Compression ignition burns fuel faster than spark ignition. This means that diesel engines have better thermal efficiency. The compression builds a considerable amount of pressure and heat inside the cylinder before fuel is delivered.

A mist of metered fuel is sent into the hot compressed air where it bursts into a controlled explosion. This turns the rotating mass within the engine. The auto-ignition means that the engine is not limited by a premised fuel and air combustion knock which is common in gas engines.

The engine creates power immediately just as the piston is traveling back down the cylinder. The piston in gasoline engines doesn’t travel as quickly. The diesel moves much faster, hence, resulting in more torque.

3.   High calorific value

Calorific value refers to the amount of heat released during combustion. Diesel has a calorific value of 45.5 megajoules per kilogram (MJ/kg) compared to that of petrol at 45.8 MJ/kg. While the difference here may not be significant, diesel is denser than petrol.

It contains roughly 15% more energy per volume. Therefore, it produces more energy during combustion. The difference in energy density results in about 20% more efficiency. When you account for everything else, this can go to as high as 40%.

4.   Turbochargers

A petrol engine has a higher peak power-to-weight ratio when compared to a diesel engine. Power-to-weight ratio is the amount of power a car produces relative to its weight. The higher it is, the better.

Due to their large compression ratio, diesel engines are heavier and tend to have a lower peak power-to-weight ratio. To fill the gap, manufacturers add turbos that bring the peak ratio closer to that of a gasoline engine.

The turbo blows more air into the combustion chamber. This increases the air mass and causes more fuel to be sent to the engine for combustion. More air means more compression inside the engine.

More compression means higher pressure inside the cylinder, hence, an increase in torque. Most diesel engines now include turbos as they require a lot of air intake. The turbos improve efficiency and are designed to handle higher boost pressure.

5.   Stroke length

Stroke length refers to how far the piston travels inside the cylinder. As mentioned earlier, the piston has a longer stroke length in diesel engines compared to gasoline engines.

This is because it moves to the very top of the cylinder. Torque is equal to force multiplied by distance. In this case, the longer distance means we get more torque.

On That Note

Diesel engines produce more torque than petrol engines. This makes them ideal for towing applications and carrying heavy loads. However, petrol engines tend to produce more horsepower.

This is because petrol engines have a shorter stroke length that allows for more revs and more power output. The short distance means faster rotation, hence, higher speeds. This is why petrol engines are preferred for sports cars.

In summary, if you wanted to load a bunch of concrete blocks onto a trunk one by one and as quickly as possible, you’d need a petrol engine. If you were to load them all together but slowly, you’d need a diesel engine.

Frequently Asked Questions

Do diesel engines have more torque than electric motors?

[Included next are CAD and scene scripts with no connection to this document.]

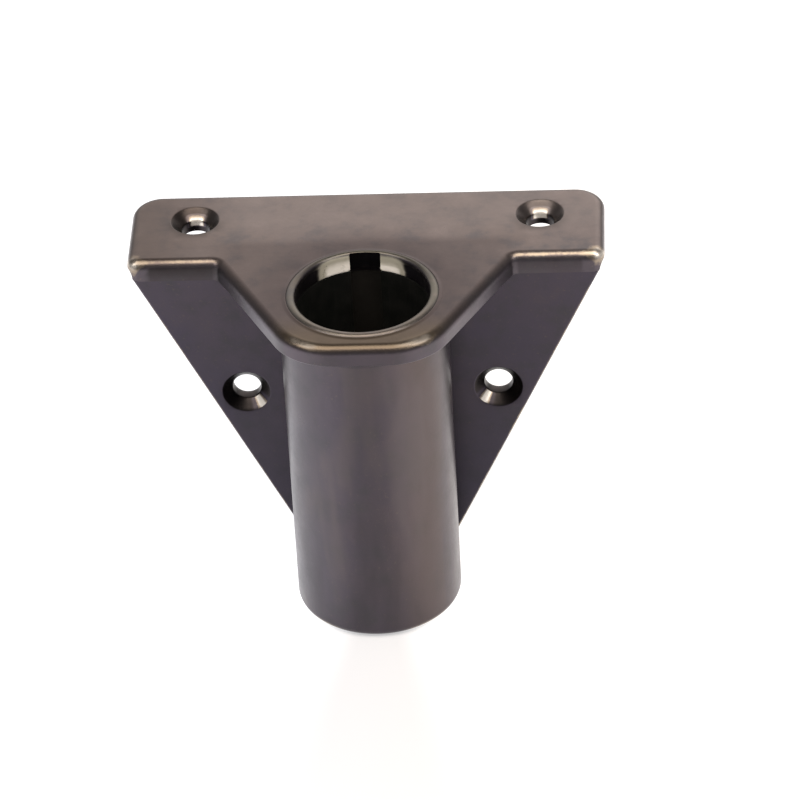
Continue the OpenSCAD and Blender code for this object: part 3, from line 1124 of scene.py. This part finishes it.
# ---------------------------------------------------------------- light
def area(name, target, az, el, dist, size, radiance, color):
    """Soft box; az from -Y towards +X, el above the floor, degrees."""
    a, e = math.radians(az), math.radians(el)
    d = Vector((math.sin(a) * math.cos(e), -math.cos(a) * math.cos(e), math.sin(e)))
    li = bpy.data.lights.new(name, "AREA")
    li.shape = "RECTANGLE"
    li.size, li.size_y = size
    li.color = color
    li.energy = radiance * math.pi * size[0] * size[1]
    ob = bpy.data.objects.new(name, li)
    ob.location = Vector(target) + d * dist
    ob.rotation_euler = (d).to_track_quat("Z", "X" if abs(el) > 80 else "Y").to_euler()
    bpy.context.collection.objects.link(ob)
    return ob


T = (0.0, 0.0, -0.02)
area("key_top", T, 0, 73, 1.0, (0.95, 0.70), 4.9, (1.0, 0.93, 0.84))
area("fill_left", T, -58, 43, 1.1, (0.42, 0.50), 4.8, (1.0, 0.96, 0.92))
area("fill_right", T, 58, 43, 1.1, (0.42, 0.50), 5.2, (1.0, 0.95, 0.90))

world = bpy.data.worlds.new("studio")
bpy.context.scene.world = world
world.use_nodes = True
wt = world.node_tree
wt.nodes.clear()
wo = wt.nodes.new("ShaderNodeOutputWorld")
bg = wt.nodes.new("ShaderNodeBackground")
wt.links.new(bg.outputs[0], wo.inputs[0])
tc = wt.nodes.new("ShaderNodeTexCoord")
sp = wt.nodes.new("ShaderNodeSeparateXYZ")
wt.links.new(tc.outputs["Generated"], sp.inputs[0])


def wmap(sock, a, b, c, d):
    nd = wt.nodes.new("ShaderNodeMapRange")
    nd.interpolation_type = "SMOOTHSTEP"
    wt.links.new(sock, nd.inputs[0])
    for i, v in zip((1, 2, 3, 4), (a, b, c, d)):
        nd.inputs[i].default_value = v
    return nd.outputs[0]


def wmath(op, a, b):
    nd = wt.nodes.new("ShaderNodeMath")
    nd.operation = op
    for i, v in enumerate((a, b)):
        if isinstance(v, (int, float)):
            nd.inputs[i].default_value = v
        else:
            wt.links.new(v, nd.inputs[i])
    return nd.outputs[0]


rear = wmap(sp.outputs["Y"], 0.42, 0.86, 0.0, 1.0)
high = wmap(sp.outputs["Z"], 0.05, 0.45, 0.15, 1.0)
lvl = wmath("MULTIPLY", rear, high)
lvl = wmath("MULTIPLY", lvl, wmap(sp.outputs["X"], -0.5, 0.5, 1.62, 2.35))
lvl = wmath("ADD", lvl, 0.36)
wt.links.new(lvl, bg.inputs["Strength"])
mixc = wt.nodes.new("ShaderNodeMix")
mixc.data_type = "RGBA"
wt.links.new(rear, mixc.inputs[0])
mixc.inputs[6].default_value = (0.97, 0.97, 1.0, 1.0)
mixc.inputs[7].default_value = (1.0, 0.95, 0.93, 1.0)
wt.links.new(mixc.outputs[2], bg.inputs["Color"])

# ---------------------------------------------------------------- camera
back = Vector((0.05206, -0.81148, 0.58206)).normalized()
right = Vector((0.99795, 0.06403, 0.0)).normalized()
upv = back.cross(right).normalized()
roll = math.radians(3.309)
cr = math.cos(roll) * right - math.sin(roll) * upv
cu = math.sin(roll) * right + math.cos(roll) * upv
cam = bpy.data.cameras.new("camera")
cam.sensor_width = 36.0
cam.lens = 5111.5 * 36.0 / 800.0
cam.clip_start, cam.clip_end = 0.01, 50.0
co = bpy.data.objects.new("camera", cam)
rot = Matrix((cr, cu, back)).transposed().to_4x4()
co.matrix_world = Matrix.Translation(Vector((0.05694, -0.79425, 0.54483))) @ rot
bpy.context.collection.objects.link(co)
bpy.context.scene.camera = co

vs = bpy.context.scene.view_settings
vs.view_transform = "Standard"
vs.look = "None"
vs.exposure = 0.0
vs.gamma = 1.0

bpy.context.view_layer.update()
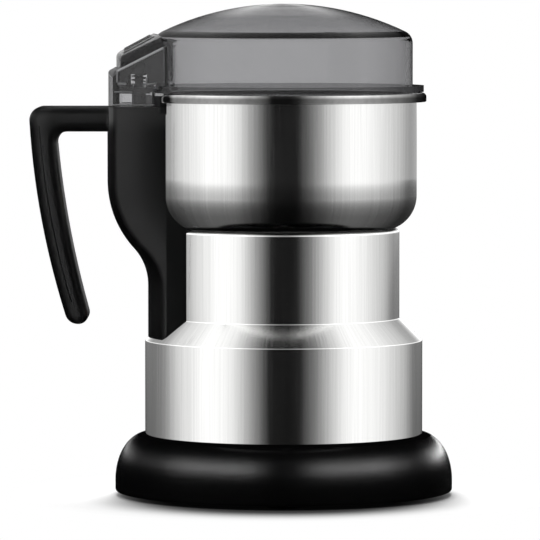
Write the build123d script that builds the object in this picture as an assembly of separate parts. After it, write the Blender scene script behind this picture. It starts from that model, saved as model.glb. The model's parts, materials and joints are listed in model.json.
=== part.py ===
from build123d import *
import math
import os

# Electric spice grinder: a round plastic base, a stepped steel body, a steel grinding cup with a
# smoked lift-off lid, a hooked handle on one side, and a sprung button in the lid that reaches a
# switch in the handle's column. Millimetres. The origin is on the vertical axis, at the surface
# that the feet stand on. The handle points to -X, the front is -Y and the cord inlet is at +Y.

# ---- Clearances ------------------------------------------------------------------------------
running_gap = 0.05  # shaft or pin in its bore, on the radius
seat_gap = 0.02  # a part pushed on or into another of the same body, on the radius
cover_gap = 0.15  # a moulding that lies against the steel body
lift_gap = 0.3  # a moving face above or beside its seat
screw_gap = 0.1  # a screw's shank in the hole it passes through

# ---- Base housing and what closes it -----------------------------------------------------------
base_overhang = 10.8  # of the base beyond the drum
base_wall = 2.5
base_straight = 4.0  # height of the upright band below the curved shoulder
base_shoulder_height = 16.7
base_edge_round = 1.0
base_deck_gap = 1.0  # from the brush holders to the deck's opening
spigot_height = 5.0
spigot_wall = 2.0
plate_thickness = 2.4
plate_boss_radius = 3.8
plate_screw_radius = 1.5
plate_screw_length = 11.0
plate_screw_head_radius = 2.8
plate_screw_head_height = 1.4
vent_count = 16
vent_inner_radius = 17.0
vent_outer_radius = 33.0
vent_width = 2.4
foot_radius = 6.5
foot_protrusion = 1.5
foot_recess = 0.8
foot_inset = 13.8  # of the feet and the bosses between them from the base's side
foot_round = 0.6
foot_count = 4
gland_radius = 4.6
gland_flange_radius = 6.2
gland_flange_thickness = 2.0
gland_bore_radius = 3.3
gland_end_inset = 0.6  # of the gland's outer end from the base's side
gland_depth = 6.2  # from the flange's seat to the outer end
gland_rise = 7.4  # above the bottom plate

# ---- Steel body --------------------------------------------------------------------------------
steel_wall = 0.6
drum_radius = 50.0
drum_height = 33.8
shoulder_height = 8.0
neck_height = 31.5
neck_round = 1.6
deck_hole_radius = 9.0

# ---- Grinding cup, its rim and its clamp -------------------------------------------------------
cup_radius = 47.9
cup_wall = 0.8
cup_height = 49.6
cup_round = 12.6
rim_width = 3.5
rim_height = 3.3
rim_round = 1.3
bush_radius = 6.0
bush_flange_radius = 8.5
bush_flange_thickness = 1.5
bush_length = 10.2
bush_nut_across = 17.0
bush_nut_thickness = 3.0
gasket_thickness = 0.8

# ---- Motor carrier under the steel deck --------------------------------------------------------
carrier_thickness = 4.0
carrier_skirt_depth = 5.0
carrier_skirt_wall = 1.6
tie_radius = 2.0
tie_head_radius = 3.6
tie_head_height = 2.2
tie_inset = 5.4  # of the long screws from the neck's side
tie_boss_radius = 3.6
tie_boss_length = 14.0
tie_engagement = 10.0
bracket_post_radius = 3.6
bracket_post_x = 17.0
bracket_post_y = 20.0
bracket_screw_radius = 1.5
bracket_screw_length = 8.0
bracket_screw_head_radius = 2.8
bracket_screw_head_height = 1.8

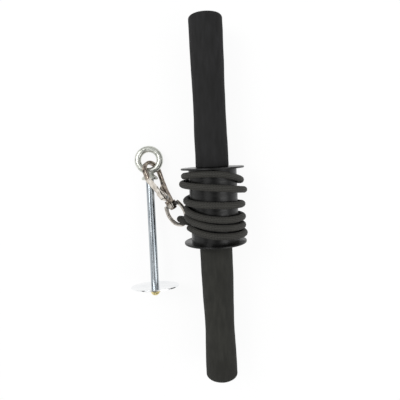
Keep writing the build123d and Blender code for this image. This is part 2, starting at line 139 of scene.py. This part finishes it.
def turns_round_drum(stations):
    """Control points of the turns, 16 in each turn, set out so that the spline keeps the radius."""
    swept = stations[-1][0] - stations[0][0]
    count = math.ceil(abs(swept) * TURN_POINTS / 360)
    points = []
    for k in range(count):
        angle = stations[0][0] + swept * (k + 0.5) / count
        radius = eased(stations, angle, 2) / math.cos(math.radians(swept / count / 2))
        lean = math.radians(angle)
        along = eased(stations, angle, 1)
        points.append((BAR_X - radius * math.sin(lean), along, BAR_Z - radius * math.cos(lean)))
    return points


def half_turn_in_eye():
    """Control points of the half turn in the eye, over its far side and down, 45 degrees apart."""
    reach = EYE_TURN_R / math.cos(math.radians(22.5))
    points = []
    for angle in np.radians([67.5, 22.5, -22.5, -67.5]):
        out, up = reach * math.cos(angle), reach * math.sin(angle)
        points.append((IN_EYE[0] + EYE_WAY[0] * out, IN_EYE[1] + EYE_WAY[1] * out, IN_EYE[2] + up))
    return points


through_eye = BEFORE_EYE + half_turn_in_eye() + AFTER_EYE
route = IN_DRUM + turns_round_drum(WOUND_TURNS) + through_eye + turns_round_drum(END_TURN) + [CUT_END]
print("control points of the rope:", len(route))

# %% Smooth line of the rope
line = bpy.data.curves.new("rope_line", "CURVE")
line.dimensions = "3D"
line.resolution_u = 14
spline = line.splines.new("NURBS")
spline.points.add(len(route) - 1)
for point, place in zip(spline.points, route):
    point.co = (*(Vector(place) * MM), 1)
spline.order_u = 3
spline.use_endpoint_u = True
line_object = bpy.data.objects.new("rope_line", line)
read = bpy.data.meshes.new_from_object(line_object)
rope_points = np.array([v.co for v in read.vertices])
bpy.data.objects.remove(line_object)
bpy.data.meshes.remove(read)
steps = np.linalg.norm(np.diff(rope_points, axis=0), axis=1)
rope_length = float(steps.sum())
print("rope length in mm:", round(rope_length / MM, 1), "from", len(rope_points), "points")

# %% [markdown]
# ## Colours and nodes
# Colours are written as the hex values that a picture shows. A shader works with linear light,
# so one function turns them. Every material is a small tree of nodes, and one function adds a
# node, gives its inputs their values and links what feeds them. Textures use object coordinates,
# which are metres here, so a scale of 1 / (size in metres) makes a pattern of that size.

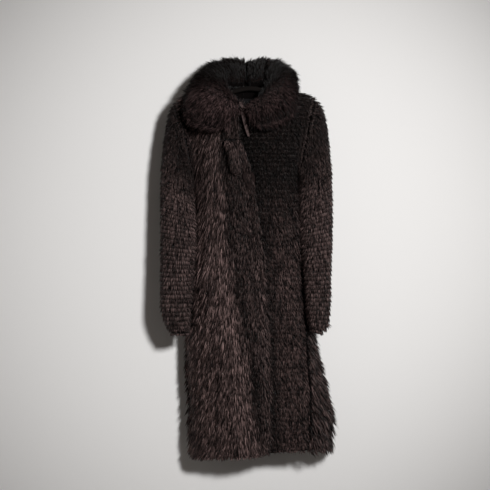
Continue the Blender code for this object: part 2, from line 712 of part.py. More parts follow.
def build_collar(name, table, line, up, reach, rise, material):
    turn = np.arange(COLLAR_ROUND) * 2 * math.pi / COLLAR_ROUND
    share = (1 - np.cos(turn)) / 2
    free = np.where(np.sin(turn) < 0, eased(0, 0.05, share), eased(0.3, 0.5, share))
    pile = PILE + rise + COLLAR_CLEAR
    sections = [collar_half(table, line, up, at, reach) for at in np.linspace(0, 1, COLLAR_STATIONS)]
    sections = [rested(section, pile, free) for section in sections]
    sections[0] = sections[0] + unit(sections[1].mean(0) - sections[0].mean(0)) * SEAM / 2
    last = sections[-1]
    onward = unit(last.mean(0) - sections[-2].mean(0))
    for size, step in COLLAR_END:
        sections.append(last.mean(0) + (last - last.mean(0)) * size + onward * step)
    stops = (0, *COLLAR_CUTS, len(sections) - 1)
    for part, start, stop in zip(COLLAR_PARTS, stops, stops[1:]):
        rings = sections[start : stop + 1]
        if start:
            middle = rings[0].mean(0)
            onward = unit(rings[1] - rings[0]) * SEAM * CUT_SEAMS
            rings[0] = middle + (rings[0] - middle) * CUT_TUCK + onward
        bm = bmesh.new()
        grid = vert_grid(bm, rings)
        quads(bm, grid, closed=True)
        for ring in (grid[0], grid[-1]):
            cap(bm, ring)
        finish(f"{name}_{part}", bm, material)


# Small pieces on the fronts


def front_face(x, z, lapped):
    """How far forward the pile of a front reaches at a place."""
    shoulder = SHOULDER_NECK - SHOULDER_SLOPE * abs(x - read(BODY, "centre", -0.1))
    roll = math.degrees(math.asin(min(max((z - CHEST) / (shoulder - CHEST), 0.0), 1.0)))
    turn = turn_at(x, z, True)
    point = body_point(np.array([turn]), np.array([roll]), np.array([min(z, CHEST)]))[0]
    normal = body_normal(np.array([turn]), np.array([roll]), np.array([min(z, CHEST)]))[0]
    rise = PILE + fold("front", np.array([x]), np.array([z]))[0] + (LAP_RISE if lapped else 0)
    return point[1] - rise / max(-normal[1], 0.5)


def build_tab(name, material):
    sections = []
    heights = np.linspace(column(THROAT_TAB, "z")[0], column(THROAT_TAB, "z")[-1], 9)
    turn = np.arange(TAB_ROUND) * 2 * math.pi / TAB_ROUND
    for z in heights:
        x = read(THROAT_TAB, "x", z)
        thick = read(THROAT_TAB, "half_thick", z)
        y = front_face(x, z, True) - thick - TAB_CLEAR
        across = read(THROAT_TAB, "half_width", z) * np.cos(turn)
        sections.append(np.stack([x + across, y + thick * np.sin(turn), np.full_like(turn, z)], -1))
    bm = bmesh.new()
    grid = vert_grid(bm, sections)
    quads(bm, grid, closed=True)
    bm.faces.new(grid[0])
    bm.faces.new(grid[-1])
    bmesh.ops.triangulate(bm, faces=[face for face in bm.faces if len(face.verts) > 4])
    finish(name, bm, material)


def build_facing(name, table, lapped, clear, material):
    """A thin strip that follows the front, just off it."""
    heights = np.linspace(column(table, "z")[0], column(table, "z")[-1], 9)
    grids = []
    for thick in (FACING_THICK, 0.0):
        lines = []
        for z in heights:
            x = read(table, "x", z)
            half = read(table, "half_width", z)
            xs = np.linspace(x - half, x + half, 4)
            lines.append([(x, front_face(x, z, lapped) - clear - thick, z) for x in xs])
        grids.append(np.array(lines))
    build_panel(name, grids, material)


def build_label(name, material):
    x, z = LABEL_CENTRE
    half = LABEL_SIZE[2] / 2
    points = [back_skin(x, height) for height in (z - half, z + half)]
    middle = (points[0] + points[1]) / 2
    lean = math.atan2(points[1][1] - points[0][1], LABEL_SIZE[2])
    bm = bmesh.new()
    bmesh.ops.create_cube(bm, size=1)
    bmesh.ops.scale(bm, vec=LABEL_SIZE, verts=bm.verts)
    piece = finish(name, bm, material)
    piece.location = (x, middle[1] - LABEL_CLEAR, z)
    piece.rotation_euler = (-lean, 0, 0)  # the top leans forward


def back_skin(x, z):
    shoulder = SHOULDER_NECK - SHOULDER_SLOPE * abs(x - read(BODY, "centre", -0.1))
    roll = math.degrees(math.asin((z - CHEST) / (shoulder - CHEST)))
    turn = turn_at(x, z, False)
    return body_point(np.array([turn]), np.array([roll]), np.array([CHEST]))[0]


# The hanger


def wire(name, points, radius, material):
    curve = bpy.data.curves.new(name, "CURVE")
    curve.dimensions = "3D"
    spline = curve.splines.new("POLY")
    spline.points.add(len(points) - 1)
    for point, place_at in zip(spline.points, points):
        point.co = (*place_at, 1)
    curve.bevel_depth = radius
    curve.bevel_resolution = 2
    curve.use_fill_caps = True
    piece = bpy.data.objects.new(name, curve)
    curve.materials.append(material)
    bpy.data.collections[COLLECTION].objects.link(piece)
    return piece


def hanger_height(x):
    return SHOULDER_NECK - SHOULDER_SLOPE * math.hypot(x, HANGER_NECK) - HANGER_SAG


def build_hanger(wood, steel):
    across = np.linspace(-HANGER_REACH, HANGER_REACH, 21)
    wire("hanger_arms", [(x, 0, hanger_height(x)) for x in across], HANGER_ARM_RADIUS, wood)
    foot = hanger_height(0) + HANGER_ARM_RADIUS + SEAM
    radius = HOOK_INNER + HOOK_WIRE
    turns = np.radians(np.linspace(*HOOK_TURN, 17))
    bend = [(radius * math.cos(turn), 0, radius * math.sin(turn) - HOOK_INNER) for turn in turns]
    wire("hanger_hook", [(0, 0, foot)] + bend, HOOK_WIRE, steel)


def material(name, colour, roughness, metallic=0.0):
    made = bpy.data.materials.new(name)
    made.use_nodes = True
    shader = made.node_tree.nodes["Principled BSDF"]
    shader.inputs["Base Color"].default_value = (*colour, 1)
    shader.inputs["Roughness"].default_value = roughness
    shader.inputs["Metallic"].default_value = metallic
    return made


def main():
    for old in list(bpy.data.objects):
        bpy.data.objects.remove(old)
    collection = bpy.data.collections.new(COLLECTION)
    bpy.context.scene.collection.children.link(collection)

    walls = {panel: panel_wall(panel) for panel in ("back", "front_right", "front_left")}
    shades = {
        "back": (0.030, 0.021, 0.019),
        "front_right": (0.034, 0.024, 0.022),
        "front_left": (0.024, 0.016, 0.014),
    }
    for panel, wall in walls.items():
        build_panel(panel, wall, material(panel + "_fur", shades[panel], 0.8))
    back = walls["back"]
    right, left = walls["front_right"], walls["front_left"]
    sleeve_shade = (0.032, 0.023, 0.021)
    for name, table, front, viewer_right in (
        ("sleeve_right", RIGHT_SLEEVE, right, False),
        ("sleeve_left", LEFT_SLEEVE, left, True),
    ):
        build_sleeve(name, table, front, back, viewer_right, material(name + "_fur", sleeve_shade, 0.8))

    collar_shade = (0.018, 0.013, 0.013)
    for name, table, front, viewer_right, reach, rise in (
        ("collar_right", COLLAR_RIGHT, right, False, 1.0, LAP_RISE),
        ("collar_left", COLLAR_LEFT, left, True, LEFT_COLLAR_REACH, 0.0),
    ):
        line, up = neck_line(front, back, viewer_right)
        build_collar(name, table, line, up, reach, rise, material(name + "_fur", collar_shade, 0.85))

    build_tab("throat_tab", material("throat_tab_fur", (0.036, 0.027, 0.025), 0.8))
    facing_shade = (0.040, 0.030, 0.030)
    for name, table, clear in (
        ("neck_facing", NECK_FACING, NECK_FACING_CLEAR),
        ("front_facing", FRONT_FACING, FACING_CLEAR),
    ):
        build_facing(name, table, True, clear, material(name + "_suede", facing_shade, 0.6))
    build_label("label", material("label_cloth", (0.012, 0.011, 0.011), 0.5))
    wood = material("hanger_wood", (0.03, 0.02, 0.015), 0.5)
    steel = material("hanger_steel", (0.05, 0.05, 0.05), 0.3, 1.0)
    build_hanger(wood, steel)


main()
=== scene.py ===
import math

import bmesh
import bpy
import numpy as np
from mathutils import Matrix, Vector
from mathutils.bvhtree import BVHTree


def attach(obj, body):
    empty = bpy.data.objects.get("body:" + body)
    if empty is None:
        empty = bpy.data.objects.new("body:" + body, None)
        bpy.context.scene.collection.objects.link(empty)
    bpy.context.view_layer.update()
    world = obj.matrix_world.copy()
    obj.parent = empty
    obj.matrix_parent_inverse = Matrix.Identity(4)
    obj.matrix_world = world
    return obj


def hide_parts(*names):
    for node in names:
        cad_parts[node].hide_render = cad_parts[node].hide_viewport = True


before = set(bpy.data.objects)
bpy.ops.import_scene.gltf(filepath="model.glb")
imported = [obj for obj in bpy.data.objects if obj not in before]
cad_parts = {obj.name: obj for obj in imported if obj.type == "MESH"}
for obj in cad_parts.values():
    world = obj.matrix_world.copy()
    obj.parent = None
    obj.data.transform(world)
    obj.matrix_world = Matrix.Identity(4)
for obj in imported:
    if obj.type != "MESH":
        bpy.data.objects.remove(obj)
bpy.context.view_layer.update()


# The skins of the body: a back and two fronts, cut from dressed hides and sewn edge to edge. The fur is
# worn outside, so each skin lies on the inside of its CAD wall, and the pile fills the rest of it.
SKIN_SHARE = 0.30  # of the CAD wall, which is skin and pile together
SKIN_BROWN = (0.0016, 0.0010, 0.0010, 1)
SLEEVE_SKIN_SHARE = 0.35
HOLLOW_TOP = -0.30  # the shoulders roll over from here
HOLLOW_SHARE = 0.6  # of the body's width, where its inside's middle line runs
BODY_MIDDLE = -0.0105
OUTWARD_LEAST = 0.15  # how far from edge-on a face of the outer side looks
JOIN_WITHIN = 0.00001


def joined_copy(*nodes):
    """A copy of the CAD nodes' meshes in one, with its corners joined."""
    bm = bmesh.new()
    for node in nodes:
        bm.from_mesh(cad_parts[node].data)
    bmesh.ops.remove_doubles(bm, verts=bm.verts, dist=JOIN_WITHIN)
    mesh = bpy.data.meshes.new(nodes[0])
    bm.to_mesh(mesh)
    bm.free()
    return mesh


def read(parts, field):
    """A vector of each vertex or face of a mesh, such as its place or normal."""
    values = np.empty(len(parts) * 3)
    parts.foreach_get(field, values)
    return values.reshape(-1, 3)


def unit(vectors):
    return vectors / np.maximum(np.linalg.norm(vectors, axis=-1, keepdims=True), 1e-9)


def body_hollow(points):
    """The middle of the coat's inside, level with each point."""
    across = BODY_MIDDLE + (points[:, 0] - BODY_MIDDLE) * HOLLOW_SHARE
    return np.stack([across, np.zeros(len(points)), np.minimum(points[:, 2], HOLLOW_TOP)], -1)


def outward_faces(mesh, hollow):
    """True for each face that looks away from the hollow."""
    centres = read(mesh.polygons, "center")
    normals = read(mesh.polygons, "normal")
    return np.sum(normals * unit(centres - hollow(centres)), -1) > OUTWARD_LEAST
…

Diesel engines generate torque through the combustion of fuel and air. Electric cars use an electric motor. An electric current moves through a magnetic field to create the force needed to rotate the armature that gets the car moving.

Why do diesels sound different?

Diesel engines are noisier than gas-powered engines because they work under high pressure. The diesel molecules tend to be bigger than those of petrol. So to ignite it, the engines lack spark plugs and use compression ignition to ignite fuel instead. They also have oil pipes, valves, and metal caps that make noise.

Why do heavy cars use diesel engines?

Diesel engines produce higher torque. This is required in heavy cars and machinery as it provides the strength to move them. Trucks and heavy machinery need a significant amount of force to run. This is only found in diesel engines.

Why do diesels have lower rpm?

They have a larger stroke length which requires the piston to travel longer inside the cylinder. This provides a high compression ratio necessary for compression combustion. The longer travel distance results in low RPMs in diesel engines.